### STATED GOAL
Write out, unaltered, each line from the top of the records below down to the line where "EDGE_SEGMENTS = 6" appears, that line included.

(Modeling code records)
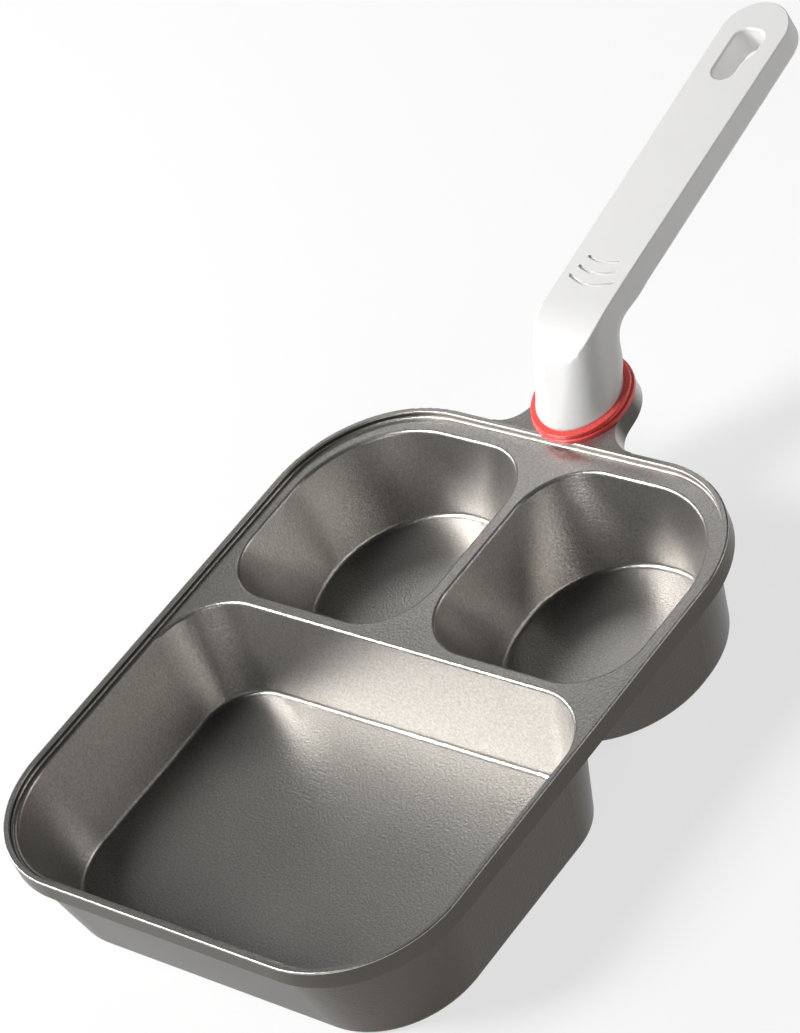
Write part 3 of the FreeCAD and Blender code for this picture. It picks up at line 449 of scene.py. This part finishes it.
MERGE_DISTANCE = 0.00001
FLAT_ANGLE = math.radians(0.5)
SHARP_ANGLE = math.radians(40.0)
SMOOTH_ANGLE = math.radians(20.0)
EDGE_SEGMENTS = 6


def upper_outline(shape):
    """The run of sharp edges round the grip's upper face, found from its highest vertex."""
    sharp = {edge for edge in shape.edges if edge.calc_face_angle() > SHARP_ANGLE}
    corners = {vertex for edge in sharp for vertex in edge.verts}
    waiting = [max(corners, key=lambda vertex: vertex.co.z)]
    outline = set()
    while waiting:
        vertex = waiting.pop()
        fresh = [edge for edge in vertex.link_edges if edge in sharp and edge not in outline]
        outline.update(fresh)
        waiting.extend(edge.other_vert(vertex) for edge in fresh)
    return list(outline)


def round_grip_edge(node, width):
    """A copy of the handle whose upper outline has the small rounding of a moulded edge."""
    shape = bmesh.new()
    shape.from_mesh(node.data)
    bmesh.ops.remove_doubles(shape, verts=shape.verts, dist=MERGE_DISTANCE)
    bmesh.ops.dissolve_limit(shape, angle_limit=FLAT_ANGLE, verts=shape.verts, edges=shape.edges)
    bmesh.ops.bevel(
        shape, geom=upper_outline(shape), affect="EDGES", offset=width, offset_type="OFFSET",
        segments=EDGE_SEGMENTS, profile=0.5, material=-1, clamp_overlap=False)
    mesh = bpy.data.meshes.new("handle_moulding")
    shape.to_mesh(mesh)
    shape.free()
    mesh.shade_smooth()
    mesh.set_sharp_from_angle(angle=SMOOTH_ANGLE)
    piece = add_object("handle_moulding", mesh)
    even = piece.modifiers.new("even_normals", "WEIGHTED_NORMAL")
    even.keep_sharp = True
    return piece


# Stage
# Places are in metres, and lamps stand round the pan's middle by two angles in degrees.

Lamp = namedtuple("Lamp", "azimuth elevation width height")

FLOOR_Z = min(corner[2] for corner in CAD_BOX)
MIDDLE = (0.0, 0.0, 0.03)
LAMP_DISTANCE = 1.7
LAMPS = {
    "key": Lamp(azimuth=222.0, elevation=42.0, width=0.6, height=0.8),
    "left": Lamp(azimuth=190.0, elevation=20.0, width=0.5, height=0.5),
    "right": Lamp(azimuth=45.0, elevation=25.0, width=0.6, height=0.6),
    "front": Lamp(azimuth=285.0, elevation=12.0, width=0.6, height=0.4),
}
DECK_BACK = (0.02, 0.10, 0.04)
DECK_LAMP_PLACE = (-0.431, 0.441, 0.49)
DECK_LAMP_WIDTH = 0.22
DECK_LAMP_HEIGHT = 0.16
CAMERA_PLACE = (0.9959, -0.6383, 1.0138)
CAMERA_AZIMUTH = math.radians(55.64)
CAMERA_ELEVATION = math.radians(37.82)
CAMERA_ROLL = math.radians(-27.06)
FILM_WIDTH = 36.0
FARTHEST_SEEN = 100.0


def add_floor(stage):
    """A flat square that the pan stands on."""
    mesh = bpy.data.meshes.new("floor")
    shape = bmesh.new()
    bmesh.ops.create_grid(shape, x_segments=1, y_segments=1, size=stage.floor_width / 2)
    bmesh.ops.translate(shape, verts=shape.verts, vec=(0.0, 0.0, FLOOR_Z))
    shape.to_mesh(mesh)
    shape.free()
    floor = add_object("floor", mesh)
    dress(floor, floor_material(stage.floor_color, stage.floor_glow))


def set_sky(strength):
    """A little even light from all round."""
    world = bpy.data.worlds.new("studio_sky")
    bpy.context.scene.world = world
    world.use_nodes = True
    tree = world.node_tree
    tree.nodes.clear()
    output = tree.nodes.new("ShaderNodeOutputWorld")
    sky = tree.nodes.new("ShaderNodeBackground")
    sky.inputs["Color"].default_value = WHITE
    sky.inputs["Strength"].default_value = strength
    tree.links.new(sky.outputs["Background"], output.inputs["Surface"])


def lamp_place(azimuth, elevation):
    """A place at the lamps' distance from the pan's middle, from two angles in degrees."""
    turn, rise = math.radians(azimuth), math.radians(elevation)
    out = LAMP_DISTANCE * math.cos(rise)
    up = LAMP_DISTANCE * math.sin(rise)
    return (MIDDLE[0] + out * math.cos(turn), MIDDLE[1] + out * math.sin(turn), MIDDLE[2] + up)


def add_lamp(name, place, target, width, height, power):
    """A rectangular lamp at a place, turned to a target."""
    data = bpy.data.lights.new(name, "AREA")
    data.shape = "RECTANGLE"
    data.size = width
    data.size_y = height
    data.energy = power
    lamp = add_object(name, data)
    lamp.location = place
    lamp.rotation_euler = (Vector(target) - Vector(place)).to_track_quat("-Z", "Y").to_euler()


def add_lamps(stage):
    """The lamps round the pan, and the small one whose image lies on the deck's back."""
    for side, lamp in LAMPS.items():
        place = lamp_place(lamp.azimuth, lamp.elevation)
        power = getattr(stage, f"{side}_power")
        add_lamp(f"{side}_lamp", place, MIDDLE, lamp.width, lamp.height, power)
    add_lamp("deck_lamp", DECK_LAMP_PLACE, DECK_BACK, DECK_LAMP_WIDTH, DECK_LAMP_HEIGHT,
             stage.deck_power)


def add_camera(lens):
    """The camera at the photograph's place, turned about its own axis as the photograph is."""
    data = bpy.data.cameras.new("camera")
    data.lens = lens
    data.sensor_width = FILM_WIDTH
    data.clip_end = FARTHEST_SEEN
    camera = add_object("camera", data)
    turn = (
        Matrix.Rotation(CAMERA_AZIMUTH, 4, "Z")
        @ Matrix.Rotation(math.pi / 2 - CAMERA_ELEVATION, 4, "X")
        @ Matrix.Rotation(CAMERA_ROLL, 4, "Z")
    )
    camera.matrix_world = Matrix.Translation(CAMERA_PLACE) @ turn
    bpy.context.scene.camera = camera


# Operators

class DIVIDED_PAN_OT_finish_casting(bpy.types.Operator):
    """Give the casting its satin titanium-grey coat"""

    bl_idname = "divided_pan.finish_casting"
    bl_label = "Finish Casting"

    def execute(self, context):
        dress(NODES["pan_body"], casting_coat(context.scene.pan_casting))
        return {"FINISHED"}


class DIVIDED_PAN_OT_finish_handle(bpy.types.Operator):
    """Round the grip's upper edge and give the handle its white plastic"""

    bl_idname = "divided_pan.finish_handle"
    bl_label = "Finish Handle"

    def execute(self, context):
        finish = context.scene.pan_handle
        handle = round_grip_edge(NODES["handle"], finish.edge)
        dress(handle, handle_plastic(finish))
        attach(handle, "root")
        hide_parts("handle")
        return {"FINISHED"}


class DIVIDED_PAN_OT_finish_ring(bpy.types.Operator):
    """Give the neck's ring its red silicone"""

    bl_idname = "divided_pan.finish_ring"
    bl_label = "Finish Ring"

    def execute(self, context):
        dress(NODES["neck_ring"], ring_rubber(context.scene.pan_ring))
        return {"FINISHED"}


class DIVIDED_PAN_OT_finish_fasteners(bpy.types.Operator):
    """Give the screw and the washers their zinc plating"""

    bl_idname = "divided_pan.finish_fasteners"
    bl_label = "Finish Fasteners"

    def execute(self, context):
        zinc = turned_metal("zinc_plate", context.scene.pan_fasteners)
        for name in ("handle_screw", "spring_washer", "flat_washer"):
            dress(NODES[name], zinc)
        return {"FINISHED"}


class DIVIDED_PAN_OT_finish_insert(bpy.types.Operator):
    """Give the threaded insert its turned brass"""

    bl_idname = "divided_pan.finish_insert"
    bl_label = "Finish Insert"

    def execute(self, context):
        dress(NODES["handle_insert"], turned_metal("turned_brass", context.scene.pan_insert))
        return {"FINISHED"}


class DIVIDED_PAN_OT_set_stage(bpy.types.Operator):
    """Add the floor, the lamps and the camera"""

    bl_idname = "divided_pan.set_stage"
    bl_label = "Set Stage"

    def execute(self, context):
        stage = context.scene.pan_stage
        add_floor(stage)
        set_sky(stage.sky_strength)
        add_lamps(stage)
        add_camera(stage.lens)
        context.scene.view_settings.view_transform = "Standard"
        return {"FINISHED"}


# Panel and registration

Step = namedtuple("Step", "settings group operator")

STEPS = (
    Step("pan_casting", CastingFinish, DIVIDED_PAN_OT_finish_casting),
    Step("pan_handle", HandleFinish, DIVIDED_PAN_OT_finish_handle),
    Step("pan_ring", RingFinish, DIVIDED_PAN_OT_finish_ring),
    Step("pan_fasteners", FastenerFinish, DIVIDED_PAN_OT_finish_fasteners),
    Step("pan_insert", InsertFinish, DIVIDED_PAN_OT_finish_insert),
    Step("pan_stage", StageSettings, DIVIDED_PAN_OT_set_stage),
)


class DIVIDED_PAN_PT_panel(bpy.types.Panel):
    """Lists the pan's steps in the sidebar, each with its settings"""

    bl_idname = "DIVIDED_PAN_PT_panel"
    bl_label = "Divided Pan"
    bl_space_type = "VIEW_3D"
    bl_region_type = "UI"
    bl_category = "Divided Pan"

    def draw(self, context):
        for step in STEPS:
            box = self.layout.box()
            settings = getattr(context.scene, step.settings)
            for name in step.group.__annotations__:
                box.prop(settings, name)
            box.operator(step.operator.bl_idname)


def register():
    """Registers each step's settings and operator, and the panel."""
    for step in STEPS:
        bpy.utils.register_class(step.group)
        setattr(bpy.types.Scene, step.settings, PointerProperty(type=step.group))
        bpy.utils.register_class(step.operator)
    bpy.utils.register_class(DIVIDED_PAN_PT_panel)


def unregister():
    """Takes back all that register did, last first."""
    bpy.utils.unregister_class(DIVIDED_PAN_PT_panel)
    for step in reversed(STEPS):
        bpy.utils.unregister_class(step.operator)
        delattr(bpy.types.Scene, step.settings)
        bpy.utils.unregister_class(step.group)


def main():
    """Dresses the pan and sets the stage."""
    register()
    bpy.ops.divided_pan.finish_casting()
    bpy.ops.divided_pan.finish_handle()
    bpy.ops.divided_pan.finish_ring()
    bpy.ops.divided_pan.finish_fasteners()
    bpy.ops.divided_pan.finish_insert()
    bpy.ops.divided_pan.set_stage()


if __name__ == "__main__":
    main()
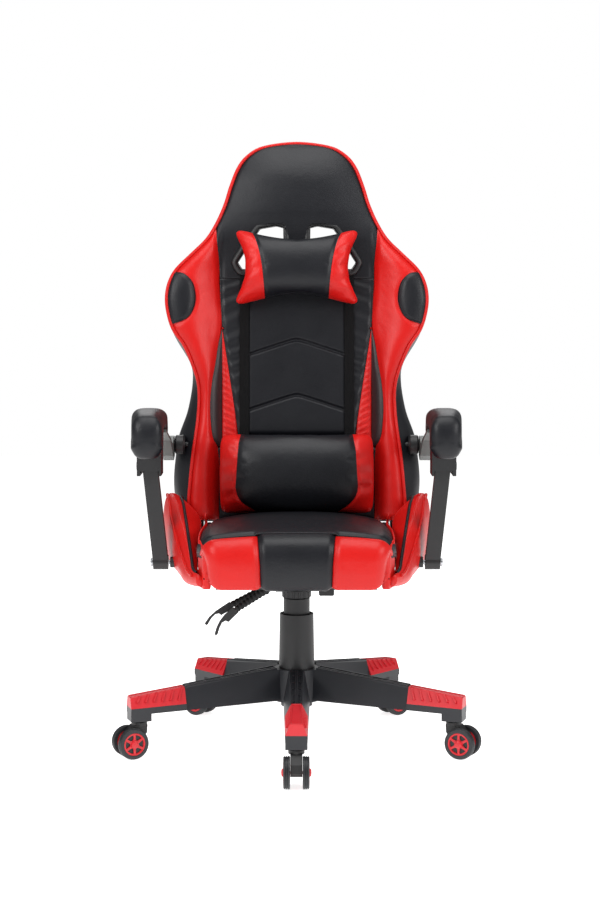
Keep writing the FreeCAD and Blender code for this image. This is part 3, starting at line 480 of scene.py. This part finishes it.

### FULL OUTPUT
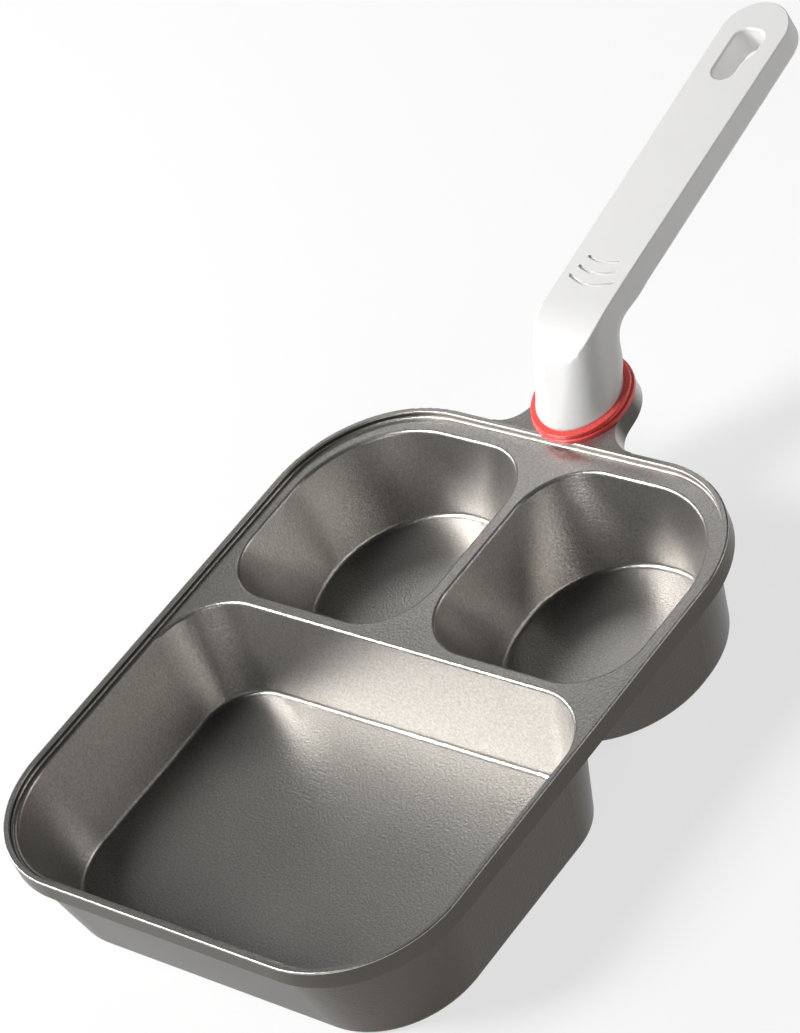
Write part 3 of the FreeCAD and Blender code for this picture. It picks up at line 449 of scene.py. This part finishes it.
MERGE_DISTANCE = 0.00001
FLAT_ANGLE = math.radians(0.5)
SHARP_ANGLE = math.radians(40.0)
SMOOTH_ANGLE = math.radians(20.0)
EDGE_SEGMENTS = 6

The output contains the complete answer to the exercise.